**Data rows:**
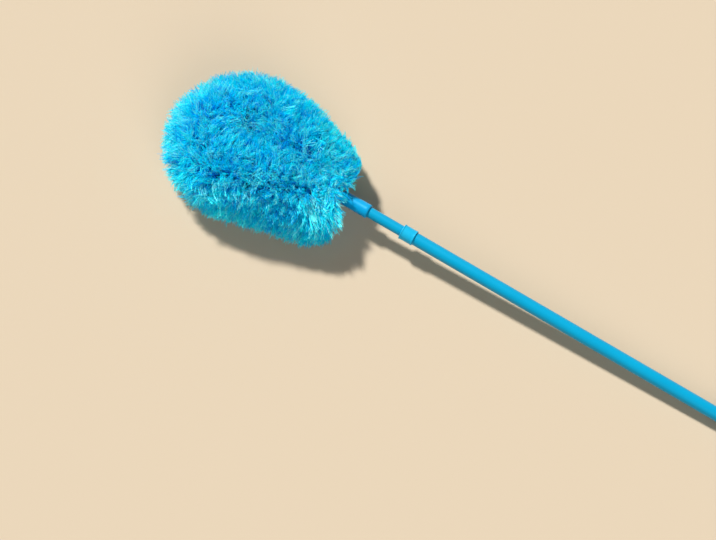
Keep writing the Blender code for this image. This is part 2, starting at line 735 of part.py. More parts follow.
def settle():
    """Lays the pole at its slope, and puts the middle of the object's base at the origin."""
    POLE_AXIS.location.z = MOUTH_HEIGHT
    POLE_AXIS.rotation_euler.y = -SLOPE
    bpy.context.view_layer.update()
    points = []
    graph = bpy.context.evaluated_depsgraph_get()
    for thing in bpy.data.objects:
        if thing.type == "MESH" and not thing.hide_render:
            shape = thing.evaluated_get(graph)
            points += [shape.matrix_world @ vertex.co for vertex in shape.data.vertices]
    low = [min(point[side] for point in points) for side in range(3)]
    high = [max(point[side] for point in points) for side in range(3)]
    LYING.location = (-(low[0] + high[0]) / 2, -(low[1] + high[1]) / 2, -low[2])


clear_scene()
LYING = empty("lying_duster")
POLE_AXIS = empty("pole_axis", LYING)

HIDDEN = material("hidden shape", 200, 60, 60, 0.5)
TUBE_PAINT = material("blue tube paint", 4, 176, 221, 0.35)
COLLAR_PLASTIC = material("pale blue collar", 48, 190, 228, 0.4)
FERRULE_PLASTIC = material("blue ferrule", 6, 160, 212, 0.4)
GRIP_PLASTIC = material("blue grip", 8, 150, 200, 0.5)
LOCK_PLASTIC = material("white lock plastic", 226, 226, 220, 0.5)
STEEL = material("steel", 176, 178, 182, 0.3, 1.0)
FIBRE = material("blue fibre", 20, 170, 214, 0.6)

RIVET_CUTTER = helper(
    "rivet_hole_cutter",
    rod(RIVET_SHANK_RADIUS + CLEARANCE, INNER_BORE / 2, 2 * FERRULE_RADIUS),
    RIVET_PLACE,
)
RIVET_CUTTER.rotation_euler.y = math.pi / 2

outer_tube()
guide_collar()
hand_grip()
hanger_cap()
inner_tube()
lock_spindle()
expander_sleeve()
lock_cone()
stop_nut()
ferrule()
ferrule_rivet()
core_plug()
core_wire("core_wire_a", 0.0)
core_wire("core_wire_b", math.pi)
for bunch in range(BUNCHES):
    fibre_bunch(bunch)
settle()
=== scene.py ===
"""The looks of a fluffy duster on a telescopic pole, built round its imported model."""

import json
import math

import bmesh
import bpy
from mathutils import Matrix, Vector


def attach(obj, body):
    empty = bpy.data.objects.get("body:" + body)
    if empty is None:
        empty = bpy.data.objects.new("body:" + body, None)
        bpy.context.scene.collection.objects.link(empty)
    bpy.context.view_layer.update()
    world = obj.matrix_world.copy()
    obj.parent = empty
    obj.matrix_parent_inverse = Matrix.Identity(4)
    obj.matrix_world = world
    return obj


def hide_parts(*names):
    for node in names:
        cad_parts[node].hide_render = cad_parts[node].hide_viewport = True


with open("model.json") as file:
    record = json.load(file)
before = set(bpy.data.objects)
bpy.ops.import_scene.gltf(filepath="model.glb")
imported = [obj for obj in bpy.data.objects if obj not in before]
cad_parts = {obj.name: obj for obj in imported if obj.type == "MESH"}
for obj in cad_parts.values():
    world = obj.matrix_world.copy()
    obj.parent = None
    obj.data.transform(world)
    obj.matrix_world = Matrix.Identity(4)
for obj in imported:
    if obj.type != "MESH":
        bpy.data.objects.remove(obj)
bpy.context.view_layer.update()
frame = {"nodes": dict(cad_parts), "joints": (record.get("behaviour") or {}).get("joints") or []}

# The pole's own frame: X runs along the pole from the ferrule's mouth towards the head,
# and Z is up, square to it. Distances are in metres.
TWIST = next(joint for joint in frame["joints"] if joint["name"] == "pole_twist")
MOUTH = Vector(TWIST["pos_m"])
ALONG = Vector(TWIST["axis"]).normalized()
ACROSS = Vector((0.0, 1.0, 0.0))
UP = ALONG.cross(ACROSS)
POLE_TO_WORLD = Matrix.Translation(MOUTH) @ Matrix((ALONG, ACROSS, UP)).transposed().to_4x4()
SLOPE = math.atan2(ALONG.z, ALONG.x)

# Head: the wire loop, as the frame's core wires and fibre bunches have it
WIRE_START = 0.0271
WIRE_BEND_START = 0.0465
WIRE_SPACING = 0.0104
WIRE_BEND_RADIUS = 0.0200
LOOP_RADIUS = 0.0500
LOOP_CENTRE = 0.2080
PLUG_FRONT = 0.0453
BUNCHES = 12
FIBRE_LENGTH = 0.0620
FIBRE_DROOP = 0.0092
UNPRESSED_SHARE = 0.45
SIDE_LEAN = 0.062
SIDE_LEAN_START = 0.0300
ROOT_COMB = 0.0200
ROOT_COMB_FADE = 0.0400

# Meshes: sides of a round piece, the angle from which an edge is sharp, and a near-zero
ROUND_SIDES = 96
SHARP_EDGE = math.radians(40)
TINY = 1e-6

# Small parts of the pole
CLEARANCE = 0.0003
TUBE_EDGE_SHARE = 0.4
COLLAR_LIP = 0.0030
COLLAR_RIM_ROUND = 0.0011
COLLAR_RIM_RUN = 2.6
COLLAR_BAND_SUNK = 0.0006
COLLAR_SOFT = 0.0004
FERRULE_LIP = 0.0014
FERRULE_MOUTH_ROUND = 0.0006
FERRULE_BAND_END = 0.0052
FERRULE_STEP_END = 0.0058
FERRULE_STEP = 0.00025
FERRULE_FRONT_SUNK = 0.0005
FERRULE_FRONT_WALL = 0.0022
FERRULE_FRONT_DEPTH = 0.0040
RIVET_PLACE = 0.0120
RIVET_SIDES = 40
RIVET_HEAD_EDGE = 0.0002
RIVET_DOME_END_DEGREES = 4
RIVET_HEAD_RADIUS = 0.0027
RIVET_HEAD_HEIGHT = 0.0010
RIVET_SHANK_RADIUS = 0.0015
RIVET_SHANK_LENGTH = 0.0034
GRIP_EDGE = 0.0018
GRIP_GROOVES = 5
GRIP_GROOVE_HALF = 0.0018
GRIP_GROOVE_DEPTH = 0.0009
GRIP_GROOVE_STEPS = 10
GRIP_RIBS = 36
GRIP_SIDES_IN_RIB = 6
GRIP_RIB_DEPTH = 0.00035
GRIP_RIB_RUN = 0.0016
GRIP_RIB_STEPS = 4
CAP_THICKNESS = 0.0040
CAP_EDGE = 0.0005
CAP_DOME = 0.0003
CAP_SHOULDER = 0.45
CAP_SHOULDER_RISE = 0.6
TAB_HALF = 0.0090
TAB_THICKNESS = 0.0060
TAB_EDGE = 0.0011
HANGING_EYE = 0.0045

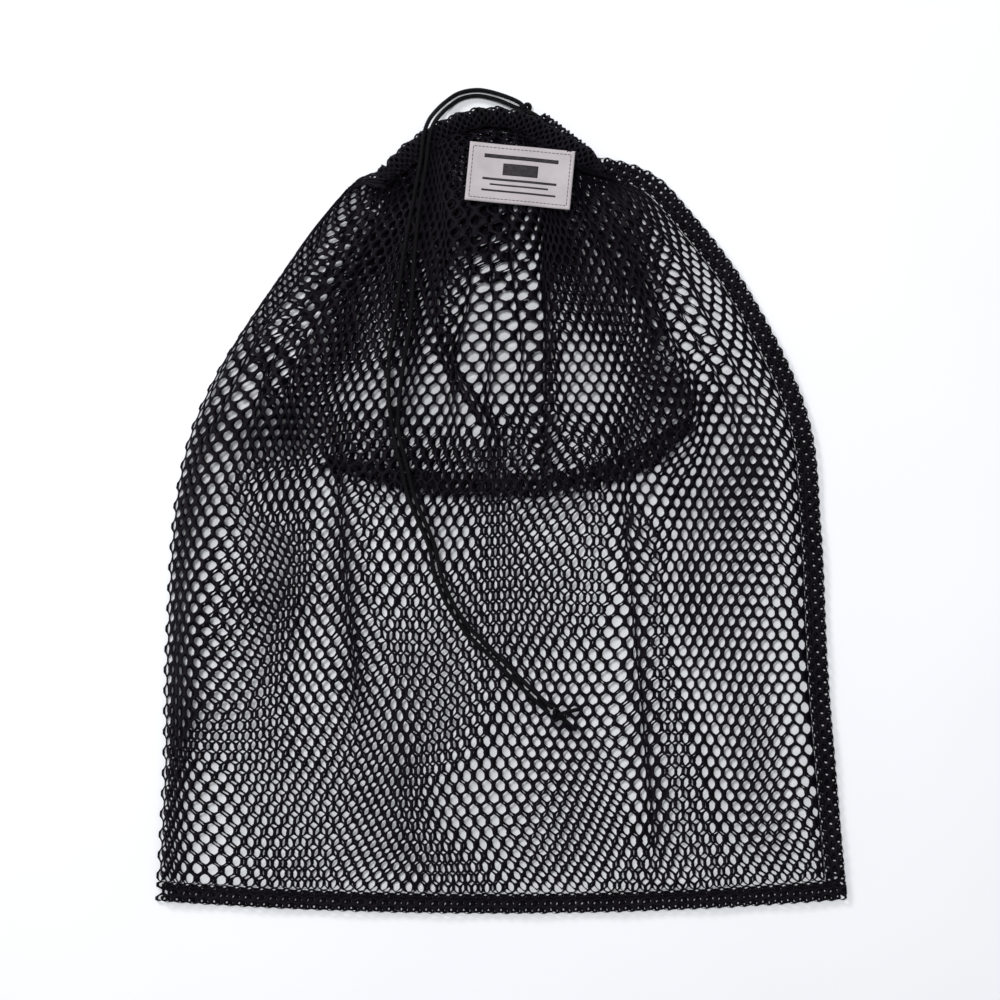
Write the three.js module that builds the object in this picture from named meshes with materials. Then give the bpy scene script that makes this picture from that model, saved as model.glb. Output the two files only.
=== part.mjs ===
// A drawstring laundry bag of open mesh, lying on its back, empty, with its mouth drawn shut.
//
// Frame: millimetres, +Z up, +X to the right of a person looking down at the bag, +Y from the
// bottom seam towards the mouth. The origin is the middle of the footprint, on the surface.
// The bag is one sheet of mesh folded along its left edge and sewn at the right and the bottom.
// Above the cord channel the sheet goes on as a deep collar, which is tucked down inside the bag.
import * as THREE from "three";

const HALF_WIDTH = 177.9;

// Cloth
const CLOTH = 1.0; // the thickness that one layer of mesh takes up
const COLLAR_CLOTH = 0.8;
const COLLAR_GAP = 0.7;
const COLLAR_SLACK = 5.0;
const GAP = 0.4; // air between layers that lie on each other
const SEAM_GAP = 0.3;
const LOFT = 10.8; // how far the front stands off the back in the middle of the bag
const ROLL_IN = 32; // width over which the front comes down to the back at the rim
const NECK_RISE = 2.2; // the gathers lift the front by this much more at the neck
const NECK_RISE_FROM_Y = 110;
const NECK_RISE_TO_Y = 170;

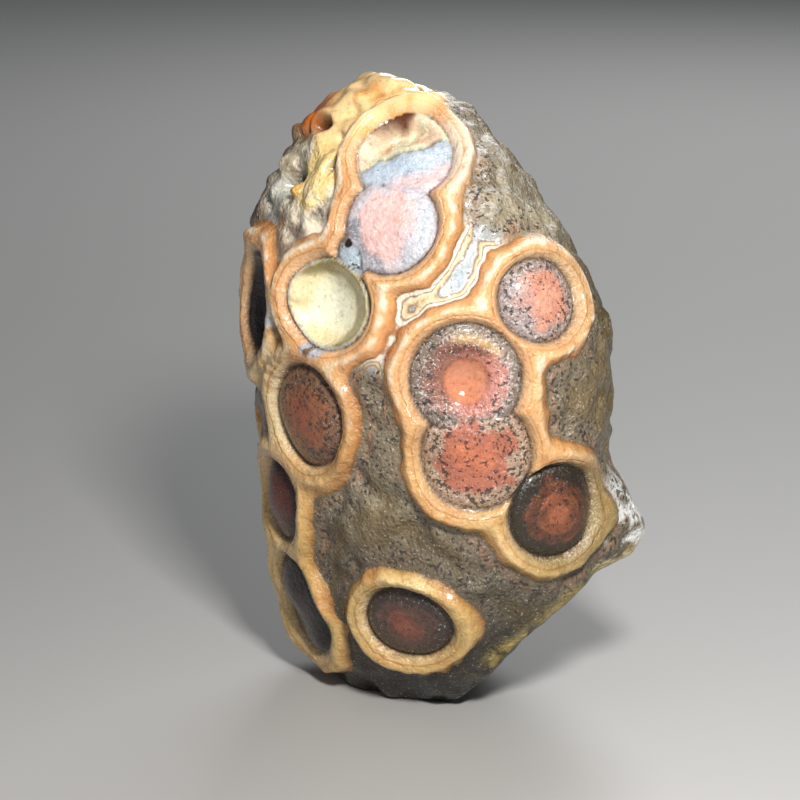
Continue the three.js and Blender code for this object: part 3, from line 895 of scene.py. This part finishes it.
# %% Where flecks, grains and lines lie
inside = (gap < 0).astype(float)
margin = smooth(0.25, 0.75, ragged)
eye_flecks = by_eye("flecks") * (0.7 + 0.3 * margin) * (1 - in_dish)
eye_flecks = eye_flecks * (1 - 0.8 * ledge)
halo_flecks = 0.3 + 0.6 * smooth(1.05, 1.2, across) * (1 - smooth(1.7, 2.8, across))
halo_flecks = halo_flecks * (1 - 0.85 * np.maximum(cream_side, nook))
lace = near_spot(place, 1, 26.0, 4.4, 0.35, 1.6, 30) * (1 - inside)
eye_grains = by_eye("grains") * (0.2 + 0.8 * margin) * (1 - in_dish)
line = np.maximum(bell(gap / 0.09), inside * bell(border / 0.07))
line = line * (1 - 0.5 * is_eye("crown") - 0.75 * is_eye("cup"))
milky_crown = is_eye("crown") * smooth(0.1, -0.2, past)
PORE_AT = (-25, 28.5)

FIELDS = {
    "paint": mix(mix(matrix, crust_paint, crust), eye_paint, inside),
    "band_paint": mix(band_paint, crust_paint, crust),
    "across": across,
    "flecks": np.where(gap < 0, eye_flecks, halo_flecks * (1 - crust) * (1 - 0.5 * lace)),
    "grains": np.where(gap < 0, eye_grains, 0.5 * (1 - crust)),
    "rings": by_eye("rings") * inside,
    "share": share,
    "outline": line,
    "lace": lace,
    "layer": np.where(gap < 0, share * of_eyes("radius")[owner], gap),
    # how strong the painted crest highlight is: more on the upper bands
    "highlight_height": smooth(14, 27, height),
    "polish": np.maximum(in_dish, 0.5 * is_eye("cup") * (1 - collar)),
    "milk": np.maximum(is_eye("pink"), is_eye("bridge") + milky_crown),
    "pore": reach_from(place, *PORE_AT),
    "smooth_crust": crust,
    "bare": fields["free"] * (1 - crust) * (gap > 0),
}
for name, values in FIELDS.items():
    add_field(stone, name, values)
print("fields stored:", len(FIELDS))

# %% [markdown]
# ## The finish
# Agate is glassy where it is smooth and sugary where quartz crystals face the surface.
# Two materials could be given to eyes and bands, but their border would follow the faces.
# One material reads the stored fields instead: bands are drawn by the distance from the
# eyes, so their edges are crisp however coarse the mesh. Noise on Object coordinates adds
# what is finer than the mesh. First a small class keeps the node code short.


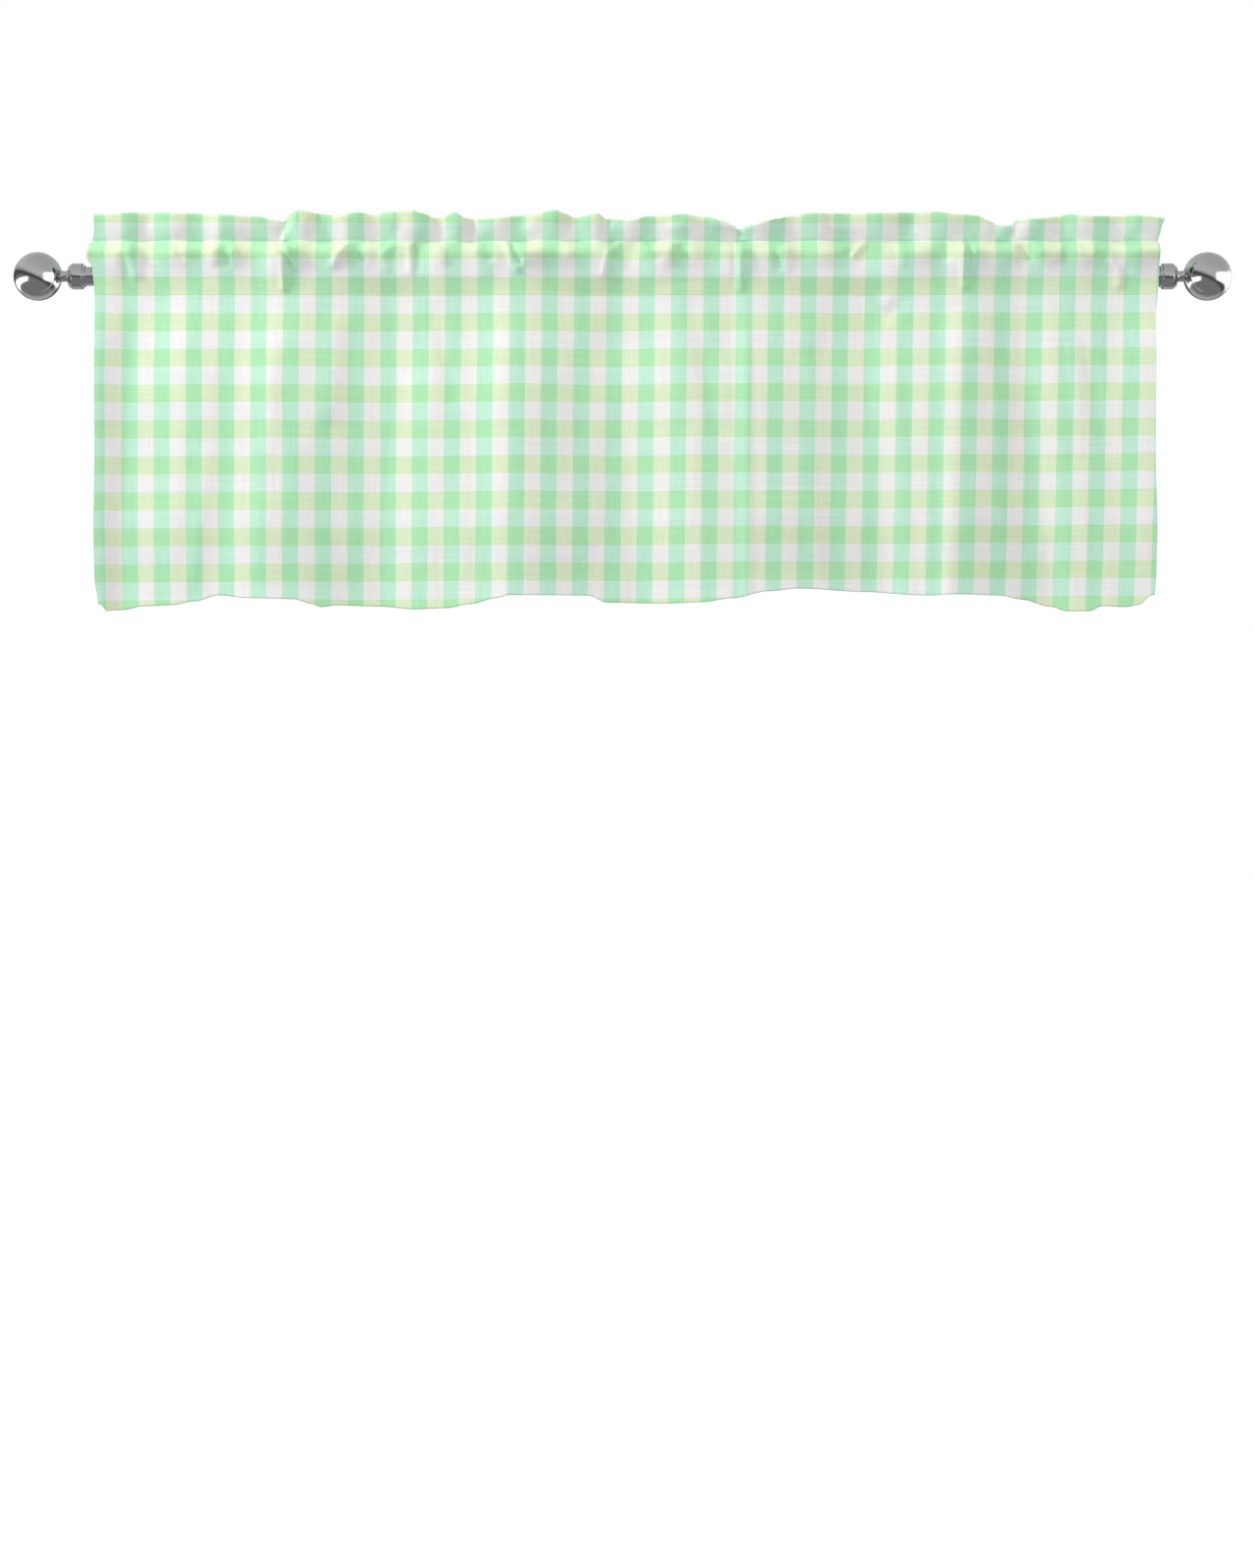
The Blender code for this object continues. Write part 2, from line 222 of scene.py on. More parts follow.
# How full the front of the pocket stands along the rod.
Stand = namedtuple("Stand", "x share")
pocketStands = (
    Stand(-0.633, 1.0),
    Stand(-0.599, 0.7),
    Stand(-0.573, 1.5),
    Stand(-0.548, 0.6),
    Stand(-0.512, 1.1),
    Stand(-0.485, 0.7),
    Stand(-0.460, 1.2),
    Stand(-0.426, 0.6),
    Stand(-0.386, 1.4),
    Stand(-0.360, 0.7),
    Stand(-0.308, 1.7),
    Stand(-0.263, 1.3),
    Stand(-0.234, 0.6),
    Stand(-0.198, 1.0),
    Stand(-0.177, 0.7),
    Stand(-0.158, 1.2),
    Stand(-0.135, 0.7),
    Stand(-0.103, 1.5),
    Stand(-0.063, 1.4),
    Stand(-0.023, 1.7),
    Stand(0.011, 0.6),
    Stand(0.048, 1.3),
    Stand(0.076, 0.9),
    Stand(0.104, 0.7),
    Stand(0.128, 1.0),
    Stand(0.155, 0.7),
    Stand(0.185, 1.2),
    Stand(0.210, 0.9),
    Stand(0.242, 1.3),
    Stand(0.285, 0.7),
    Stand(0.352, 1.1),
    Stand(0.372, 0.7),
    Stand(0.412, 1.2),
    Stand(0.447, 1.3),
    Stand(0.470, 0.8),
    Stand(0.492, 1.2),
    Stand(0.514, 0.7),
    Stand(0.542, 1.3),
    Stand(0.570, 0.8),
    Stand(0.602, 1.2),
    Stand(0.633, 0.8),
)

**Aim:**
Go through the material line by line. Show each line that contains the string "materials".

**Exercise answer:**
Write the three.js module that builds the object in this picture from named meshes with materials. Then give the bpy scene script that makes this picture from that model, saved as model.glb. Output the two files only.
# Two materials could be given to eyes and bands, but their border would follow the faces.